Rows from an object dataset
---

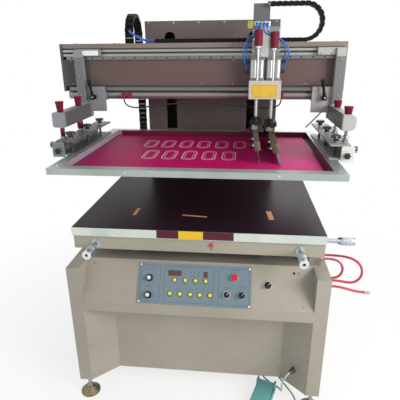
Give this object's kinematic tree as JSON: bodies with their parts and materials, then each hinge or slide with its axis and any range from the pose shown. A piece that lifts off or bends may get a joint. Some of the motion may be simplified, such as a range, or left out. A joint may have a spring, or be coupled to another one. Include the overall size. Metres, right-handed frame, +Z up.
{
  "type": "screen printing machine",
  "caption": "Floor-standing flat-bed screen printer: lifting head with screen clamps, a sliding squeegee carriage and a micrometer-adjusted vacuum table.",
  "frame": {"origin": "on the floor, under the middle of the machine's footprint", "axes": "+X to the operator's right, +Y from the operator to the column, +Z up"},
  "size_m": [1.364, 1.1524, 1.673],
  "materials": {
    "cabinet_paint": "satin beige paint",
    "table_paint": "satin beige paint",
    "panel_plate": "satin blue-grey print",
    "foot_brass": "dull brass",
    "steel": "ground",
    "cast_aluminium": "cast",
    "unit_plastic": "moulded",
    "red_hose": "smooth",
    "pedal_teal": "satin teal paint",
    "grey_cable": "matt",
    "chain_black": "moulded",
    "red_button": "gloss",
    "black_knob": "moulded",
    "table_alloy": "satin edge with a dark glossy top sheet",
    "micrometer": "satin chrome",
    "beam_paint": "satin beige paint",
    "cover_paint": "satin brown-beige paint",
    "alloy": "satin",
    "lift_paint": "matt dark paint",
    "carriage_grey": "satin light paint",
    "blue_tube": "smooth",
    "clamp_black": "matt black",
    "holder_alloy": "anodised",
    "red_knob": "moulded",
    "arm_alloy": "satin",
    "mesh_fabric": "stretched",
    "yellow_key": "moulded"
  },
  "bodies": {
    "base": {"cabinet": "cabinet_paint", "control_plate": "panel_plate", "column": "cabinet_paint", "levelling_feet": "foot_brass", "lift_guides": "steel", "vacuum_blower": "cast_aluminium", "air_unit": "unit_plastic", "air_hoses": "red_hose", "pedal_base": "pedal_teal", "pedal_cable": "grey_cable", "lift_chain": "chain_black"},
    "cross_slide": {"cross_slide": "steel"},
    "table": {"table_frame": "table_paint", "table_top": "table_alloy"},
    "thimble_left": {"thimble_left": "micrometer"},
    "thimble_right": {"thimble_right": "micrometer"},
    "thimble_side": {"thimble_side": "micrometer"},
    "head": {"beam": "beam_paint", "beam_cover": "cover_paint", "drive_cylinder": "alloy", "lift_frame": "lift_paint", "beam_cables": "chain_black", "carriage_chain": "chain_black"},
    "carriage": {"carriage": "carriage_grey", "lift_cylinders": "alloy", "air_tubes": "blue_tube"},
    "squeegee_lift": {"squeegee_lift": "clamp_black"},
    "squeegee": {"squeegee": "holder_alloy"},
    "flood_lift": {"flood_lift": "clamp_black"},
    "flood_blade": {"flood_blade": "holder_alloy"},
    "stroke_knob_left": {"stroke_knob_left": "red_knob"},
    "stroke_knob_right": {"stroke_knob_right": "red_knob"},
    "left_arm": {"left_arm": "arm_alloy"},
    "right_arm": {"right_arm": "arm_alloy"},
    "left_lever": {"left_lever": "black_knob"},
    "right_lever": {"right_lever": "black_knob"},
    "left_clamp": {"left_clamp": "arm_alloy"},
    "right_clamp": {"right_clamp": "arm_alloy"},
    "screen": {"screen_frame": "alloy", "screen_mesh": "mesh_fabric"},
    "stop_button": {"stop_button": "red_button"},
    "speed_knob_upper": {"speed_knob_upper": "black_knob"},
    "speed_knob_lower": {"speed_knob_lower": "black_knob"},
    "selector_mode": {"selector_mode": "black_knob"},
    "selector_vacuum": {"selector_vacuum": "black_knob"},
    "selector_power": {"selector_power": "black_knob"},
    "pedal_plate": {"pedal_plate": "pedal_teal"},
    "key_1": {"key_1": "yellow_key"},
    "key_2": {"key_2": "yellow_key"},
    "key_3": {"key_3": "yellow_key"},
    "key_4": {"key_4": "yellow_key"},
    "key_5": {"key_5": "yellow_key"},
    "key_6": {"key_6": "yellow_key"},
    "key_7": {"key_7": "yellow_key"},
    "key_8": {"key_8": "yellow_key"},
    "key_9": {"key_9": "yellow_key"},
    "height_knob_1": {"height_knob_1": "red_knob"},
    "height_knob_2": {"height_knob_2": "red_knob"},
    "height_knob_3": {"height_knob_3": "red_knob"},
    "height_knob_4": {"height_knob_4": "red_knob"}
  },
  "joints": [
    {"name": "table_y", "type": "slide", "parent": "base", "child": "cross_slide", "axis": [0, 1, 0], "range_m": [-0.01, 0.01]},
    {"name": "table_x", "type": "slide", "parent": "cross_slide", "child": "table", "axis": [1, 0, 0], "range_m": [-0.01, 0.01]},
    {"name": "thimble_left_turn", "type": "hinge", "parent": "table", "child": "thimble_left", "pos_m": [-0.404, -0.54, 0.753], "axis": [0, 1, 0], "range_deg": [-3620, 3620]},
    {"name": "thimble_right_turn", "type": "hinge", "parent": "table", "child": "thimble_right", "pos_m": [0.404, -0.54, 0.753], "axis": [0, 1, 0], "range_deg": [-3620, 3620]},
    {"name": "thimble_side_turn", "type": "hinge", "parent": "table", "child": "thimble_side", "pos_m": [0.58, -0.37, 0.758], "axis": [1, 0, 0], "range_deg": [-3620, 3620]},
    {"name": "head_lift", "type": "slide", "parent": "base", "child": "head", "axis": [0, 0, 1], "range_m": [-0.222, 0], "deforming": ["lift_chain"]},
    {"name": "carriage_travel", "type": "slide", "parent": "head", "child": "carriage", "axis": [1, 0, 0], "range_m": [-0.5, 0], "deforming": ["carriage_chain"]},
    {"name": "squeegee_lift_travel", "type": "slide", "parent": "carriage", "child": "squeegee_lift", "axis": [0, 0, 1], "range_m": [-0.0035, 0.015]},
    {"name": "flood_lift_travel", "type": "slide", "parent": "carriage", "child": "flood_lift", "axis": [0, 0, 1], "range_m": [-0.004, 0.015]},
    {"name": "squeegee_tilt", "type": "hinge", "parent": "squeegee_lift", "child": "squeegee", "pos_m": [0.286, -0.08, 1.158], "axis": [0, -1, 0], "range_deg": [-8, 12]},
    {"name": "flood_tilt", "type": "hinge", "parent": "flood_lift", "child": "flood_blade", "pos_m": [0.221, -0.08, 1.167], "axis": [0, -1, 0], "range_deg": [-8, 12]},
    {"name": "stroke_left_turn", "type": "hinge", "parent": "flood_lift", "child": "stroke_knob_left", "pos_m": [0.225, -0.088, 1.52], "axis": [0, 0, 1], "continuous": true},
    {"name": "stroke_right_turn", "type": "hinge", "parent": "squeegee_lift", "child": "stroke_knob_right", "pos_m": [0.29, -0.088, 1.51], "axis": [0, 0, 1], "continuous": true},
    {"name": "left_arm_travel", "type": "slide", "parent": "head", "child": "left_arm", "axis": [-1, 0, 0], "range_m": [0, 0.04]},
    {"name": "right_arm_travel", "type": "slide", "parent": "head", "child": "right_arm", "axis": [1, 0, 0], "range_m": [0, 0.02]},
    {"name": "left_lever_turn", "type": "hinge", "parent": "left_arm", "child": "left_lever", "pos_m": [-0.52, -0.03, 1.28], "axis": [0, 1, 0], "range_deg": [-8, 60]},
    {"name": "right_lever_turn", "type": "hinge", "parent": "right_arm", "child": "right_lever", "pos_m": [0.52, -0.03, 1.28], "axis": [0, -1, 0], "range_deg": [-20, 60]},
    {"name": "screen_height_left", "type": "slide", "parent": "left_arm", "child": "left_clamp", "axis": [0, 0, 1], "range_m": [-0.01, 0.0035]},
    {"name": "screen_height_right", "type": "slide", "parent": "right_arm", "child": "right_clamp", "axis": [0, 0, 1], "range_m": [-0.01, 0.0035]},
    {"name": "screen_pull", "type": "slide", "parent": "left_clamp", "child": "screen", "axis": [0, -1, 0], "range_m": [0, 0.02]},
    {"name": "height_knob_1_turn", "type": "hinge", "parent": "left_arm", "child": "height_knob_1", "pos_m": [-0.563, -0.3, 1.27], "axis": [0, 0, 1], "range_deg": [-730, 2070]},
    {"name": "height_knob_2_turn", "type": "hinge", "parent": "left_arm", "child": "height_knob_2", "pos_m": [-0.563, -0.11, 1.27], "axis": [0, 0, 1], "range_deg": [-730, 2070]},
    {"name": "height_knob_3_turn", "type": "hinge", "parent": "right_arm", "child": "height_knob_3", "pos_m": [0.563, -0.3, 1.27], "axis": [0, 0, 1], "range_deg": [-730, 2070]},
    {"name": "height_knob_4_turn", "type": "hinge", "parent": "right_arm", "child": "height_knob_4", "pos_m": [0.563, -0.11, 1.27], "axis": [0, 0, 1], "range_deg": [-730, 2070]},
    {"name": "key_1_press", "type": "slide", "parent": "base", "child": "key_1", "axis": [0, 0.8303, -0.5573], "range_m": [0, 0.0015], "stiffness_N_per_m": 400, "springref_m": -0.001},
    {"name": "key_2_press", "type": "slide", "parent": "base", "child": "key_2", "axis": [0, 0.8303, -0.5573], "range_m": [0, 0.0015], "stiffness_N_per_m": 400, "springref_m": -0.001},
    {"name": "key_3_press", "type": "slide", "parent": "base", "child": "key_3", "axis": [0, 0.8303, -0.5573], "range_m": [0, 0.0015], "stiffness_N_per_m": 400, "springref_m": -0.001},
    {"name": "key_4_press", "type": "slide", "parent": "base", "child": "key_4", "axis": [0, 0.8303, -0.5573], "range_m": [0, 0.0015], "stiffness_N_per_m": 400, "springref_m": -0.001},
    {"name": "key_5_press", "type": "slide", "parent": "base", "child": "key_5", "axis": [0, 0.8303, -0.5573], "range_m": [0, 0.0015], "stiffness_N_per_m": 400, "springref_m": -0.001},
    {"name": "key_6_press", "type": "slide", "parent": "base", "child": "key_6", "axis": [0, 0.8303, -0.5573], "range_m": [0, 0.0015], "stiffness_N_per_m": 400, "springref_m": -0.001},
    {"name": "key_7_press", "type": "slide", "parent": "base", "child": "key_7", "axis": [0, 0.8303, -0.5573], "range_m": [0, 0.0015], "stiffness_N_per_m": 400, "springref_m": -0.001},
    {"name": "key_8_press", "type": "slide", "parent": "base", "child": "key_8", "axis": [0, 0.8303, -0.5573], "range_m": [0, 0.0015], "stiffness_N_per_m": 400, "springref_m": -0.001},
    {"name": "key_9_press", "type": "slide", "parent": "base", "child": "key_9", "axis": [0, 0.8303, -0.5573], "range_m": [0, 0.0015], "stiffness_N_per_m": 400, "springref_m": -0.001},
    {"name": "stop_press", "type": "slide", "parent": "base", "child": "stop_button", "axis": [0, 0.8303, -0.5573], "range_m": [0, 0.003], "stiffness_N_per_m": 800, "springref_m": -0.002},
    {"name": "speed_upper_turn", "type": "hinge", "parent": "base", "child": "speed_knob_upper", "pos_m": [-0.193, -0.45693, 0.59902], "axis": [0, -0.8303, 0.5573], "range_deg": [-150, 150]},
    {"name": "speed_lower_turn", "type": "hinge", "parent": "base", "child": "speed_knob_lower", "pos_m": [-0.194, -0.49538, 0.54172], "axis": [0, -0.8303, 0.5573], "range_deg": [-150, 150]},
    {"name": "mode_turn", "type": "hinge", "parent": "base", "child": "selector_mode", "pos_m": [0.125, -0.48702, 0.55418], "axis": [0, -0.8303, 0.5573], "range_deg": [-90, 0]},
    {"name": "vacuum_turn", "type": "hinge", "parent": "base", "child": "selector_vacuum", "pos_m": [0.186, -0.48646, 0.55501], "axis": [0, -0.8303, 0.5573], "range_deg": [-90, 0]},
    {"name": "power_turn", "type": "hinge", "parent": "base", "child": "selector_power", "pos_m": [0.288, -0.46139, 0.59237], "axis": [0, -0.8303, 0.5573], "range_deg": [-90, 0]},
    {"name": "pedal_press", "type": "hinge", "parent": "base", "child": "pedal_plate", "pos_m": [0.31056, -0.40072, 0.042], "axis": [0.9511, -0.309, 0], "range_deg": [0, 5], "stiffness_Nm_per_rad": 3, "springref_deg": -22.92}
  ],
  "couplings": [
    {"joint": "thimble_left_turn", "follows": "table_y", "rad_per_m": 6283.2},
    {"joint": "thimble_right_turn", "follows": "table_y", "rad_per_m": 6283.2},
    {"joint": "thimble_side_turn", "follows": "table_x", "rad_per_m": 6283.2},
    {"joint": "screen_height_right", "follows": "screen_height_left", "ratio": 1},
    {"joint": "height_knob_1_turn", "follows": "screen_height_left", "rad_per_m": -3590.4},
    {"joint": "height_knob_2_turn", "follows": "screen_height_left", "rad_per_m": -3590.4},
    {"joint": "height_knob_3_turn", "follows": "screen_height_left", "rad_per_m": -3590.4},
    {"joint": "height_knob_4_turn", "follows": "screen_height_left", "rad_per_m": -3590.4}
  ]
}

---

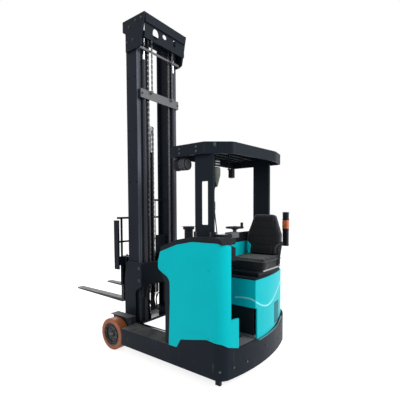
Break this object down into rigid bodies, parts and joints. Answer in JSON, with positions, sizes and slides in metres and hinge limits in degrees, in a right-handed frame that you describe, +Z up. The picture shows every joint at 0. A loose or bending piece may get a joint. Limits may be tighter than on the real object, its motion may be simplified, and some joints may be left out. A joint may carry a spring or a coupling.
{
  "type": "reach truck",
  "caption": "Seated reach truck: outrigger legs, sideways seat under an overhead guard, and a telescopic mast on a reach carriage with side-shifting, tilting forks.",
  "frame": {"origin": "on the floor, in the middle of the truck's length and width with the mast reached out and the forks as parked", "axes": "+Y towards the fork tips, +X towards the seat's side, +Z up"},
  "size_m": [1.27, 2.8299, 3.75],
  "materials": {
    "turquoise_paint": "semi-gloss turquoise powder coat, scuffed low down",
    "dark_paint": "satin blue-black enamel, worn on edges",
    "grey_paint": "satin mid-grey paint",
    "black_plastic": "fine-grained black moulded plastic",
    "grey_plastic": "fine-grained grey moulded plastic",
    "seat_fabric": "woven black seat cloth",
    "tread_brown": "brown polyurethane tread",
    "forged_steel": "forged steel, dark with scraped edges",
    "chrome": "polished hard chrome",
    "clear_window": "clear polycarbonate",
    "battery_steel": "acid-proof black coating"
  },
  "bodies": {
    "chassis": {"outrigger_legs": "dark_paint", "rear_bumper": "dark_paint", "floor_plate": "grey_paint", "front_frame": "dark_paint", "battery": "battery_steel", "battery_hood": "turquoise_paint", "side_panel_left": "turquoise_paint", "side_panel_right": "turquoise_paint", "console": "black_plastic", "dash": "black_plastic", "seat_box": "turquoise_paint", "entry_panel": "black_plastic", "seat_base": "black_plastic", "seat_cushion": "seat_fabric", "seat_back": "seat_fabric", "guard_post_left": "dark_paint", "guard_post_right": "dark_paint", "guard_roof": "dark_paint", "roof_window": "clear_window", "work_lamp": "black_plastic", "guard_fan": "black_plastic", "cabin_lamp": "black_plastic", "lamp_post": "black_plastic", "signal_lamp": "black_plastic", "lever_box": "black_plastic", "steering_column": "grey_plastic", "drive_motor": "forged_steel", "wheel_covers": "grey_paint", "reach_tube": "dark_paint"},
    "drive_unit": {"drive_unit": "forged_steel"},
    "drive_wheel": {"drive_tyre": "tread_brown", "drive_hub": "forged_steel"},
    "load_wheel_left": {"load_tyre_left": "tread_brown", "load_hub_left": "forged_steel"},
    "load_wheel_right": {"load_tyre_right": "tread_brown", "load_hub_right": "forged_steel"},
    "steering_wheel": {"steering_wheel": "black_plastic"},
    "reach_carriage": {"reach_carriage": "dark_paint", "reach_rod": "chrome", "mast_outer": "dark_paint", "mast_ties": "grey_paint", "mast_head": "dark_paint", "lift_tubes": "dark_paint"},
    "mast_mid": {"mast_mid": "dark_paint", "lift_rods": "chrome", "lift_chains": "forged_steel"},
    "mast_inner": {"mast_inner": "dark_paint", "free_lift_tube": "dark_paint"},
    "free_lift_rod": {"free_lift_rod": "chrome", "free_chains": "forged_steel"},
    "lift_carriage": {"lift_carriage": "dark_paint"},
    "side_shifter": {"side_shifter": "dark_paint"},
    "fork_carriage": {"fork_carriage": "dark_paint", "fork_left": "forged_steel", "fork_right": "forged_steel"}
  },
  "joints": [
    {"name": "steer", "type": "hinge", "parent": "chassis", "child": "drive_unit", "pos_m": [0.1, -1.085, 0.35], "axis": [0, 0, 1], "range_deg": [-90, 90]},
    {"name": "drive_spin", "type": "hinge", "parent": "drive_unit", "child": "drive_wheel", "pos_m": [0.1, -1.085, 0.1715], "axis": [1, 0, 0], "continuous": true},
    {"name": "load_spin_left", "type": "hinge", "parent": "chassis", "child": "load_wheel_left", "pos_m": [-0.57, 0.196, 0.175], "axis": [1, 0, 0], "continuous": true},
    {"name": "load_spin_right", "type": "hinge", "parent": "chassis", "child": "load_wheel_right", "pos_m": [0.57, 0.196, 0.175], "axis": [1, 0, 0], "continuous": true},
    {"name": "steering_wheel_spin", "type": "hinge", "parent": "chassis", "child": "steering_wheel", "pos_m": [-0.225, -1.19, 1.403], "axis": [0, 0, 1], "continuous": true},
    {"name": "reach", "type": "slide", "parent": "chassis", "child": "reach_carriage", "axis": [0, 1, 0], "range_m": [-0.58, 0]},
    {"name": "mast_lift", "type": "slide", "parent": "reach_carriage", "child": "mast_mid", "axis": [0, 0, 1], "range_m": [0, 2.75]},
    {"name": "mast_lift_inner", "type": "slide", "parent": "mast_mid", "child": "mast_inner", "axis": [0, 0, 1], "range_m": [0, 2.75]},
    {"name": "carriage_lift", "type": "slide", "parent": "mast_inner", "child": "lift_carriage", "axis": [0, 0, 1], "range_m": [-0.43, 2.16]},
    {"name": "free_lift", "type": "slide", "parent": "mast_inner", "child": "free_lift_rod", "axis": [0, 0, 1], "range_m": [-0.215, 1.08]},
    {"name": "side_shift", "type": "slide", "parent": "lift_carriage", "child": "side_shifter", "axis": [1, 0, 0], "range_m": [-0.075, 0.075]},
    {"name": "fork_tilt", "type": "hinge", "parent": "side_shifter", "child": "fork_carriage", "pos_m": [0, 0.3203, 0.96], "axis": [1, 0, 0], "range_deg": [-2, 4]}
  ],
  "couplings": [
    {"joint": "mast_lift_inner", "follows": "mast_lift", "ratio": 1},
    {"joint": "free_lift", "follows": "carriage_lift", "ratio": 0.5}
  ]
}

---

## Exercise directions
Search the lines for the string "piece" and copy every line that has it.

## Solution
Give this object's kinematic tree as JSON: bodies with their parts and materials, then each hinge or slide with its axis and any range from the pose shown. A piece that lifts off or bends may get a joint. Some of the motion may be simplified, such as a range, or left out. A joint may have a spring, or be coupled to another one. Include the overall size. Metres, right-handed frame, +Z up.
Break this object down into rigid bodies, parts and joints. Answer in JSON, with positions, sizes and slides in metres and hinge limits in degrees, in a right-handed frame that you describe, +Z up. The picture shows every joint at 0. A loose or bending piece may get a joint. Limits may be tighter than on the real object, its motion may be simplified, and some joints may be left out. A joint may carry a spring or a coupling.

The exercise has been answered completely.